The problem is, despite the good will of those involved, we know the impact of these high level discussions will be limited. The reason is quite simple: Real substantive change in the relationship between First Nations and Canada will have to involve provincial governments.
Provinces, not the federal government, are responsible for the management of public lands, natural resources, education, health care and many other key policy areas at the core of First Nations demands. This won’t be easy. First Nations, many of whom have signed treaties with the Crown, are reluctant to engage in formal relations with provinces.
Treaties, they argue, established a nation-to-nation relationship with the Crown in Right of Canada, not the provinces. From their standpoint, provincial engagement is a denial of their unique status and a step toward assimilation into the broader framework of Canadian citizenship.
This view is reinforced by the broad constitutional responsibility for “Indians and land reserved for the Indians” bestowed to the federal government in 1867. This unique responsibility was reaffirmed in a recent court decision on the status of Métis.
To be fair, provinces have contributed to the general mistrust of First Nations. On the one hand, they are reluctant to provide basic programs and services for First Nations on and off reserves, arguing that it is up to the federal government to live up to its constitutional responsibility.

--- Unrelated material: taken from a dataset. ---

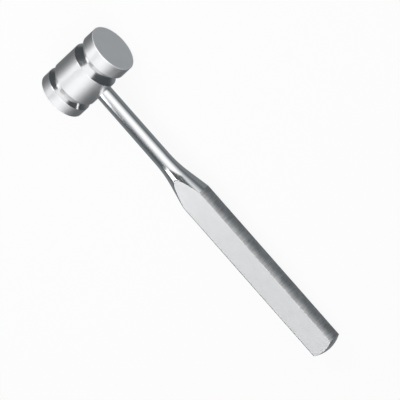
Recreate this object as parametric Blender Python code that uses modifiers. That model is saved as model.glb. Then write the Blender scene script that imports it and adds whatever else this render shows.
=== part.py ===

On the other hand, provincial governments are eager to expand their authority on traditional aboriginal lands to facilitate natural resources extraction development. Provinces, the saying goes, want nothing to do with First Nations and other aboriginal peoples, but everything to do with their lands.
This situation is compounded by the lack of leadership by the federal government in terms of assuming its own constitutional responsibilities and treaty commitments. The striking passivity of the current government in the face of the growing crisis is barely surprising. Governance by stealth is nothing new in federal aboriginal policy.
It may be time for everyone to take a deep breath, sit down and talk. The federal-provincial division in responsibilities over First Nations made sense from a colonial perspective 100 years ago. In the era of aboriginal rights and self-determination, it doesn’t anymore.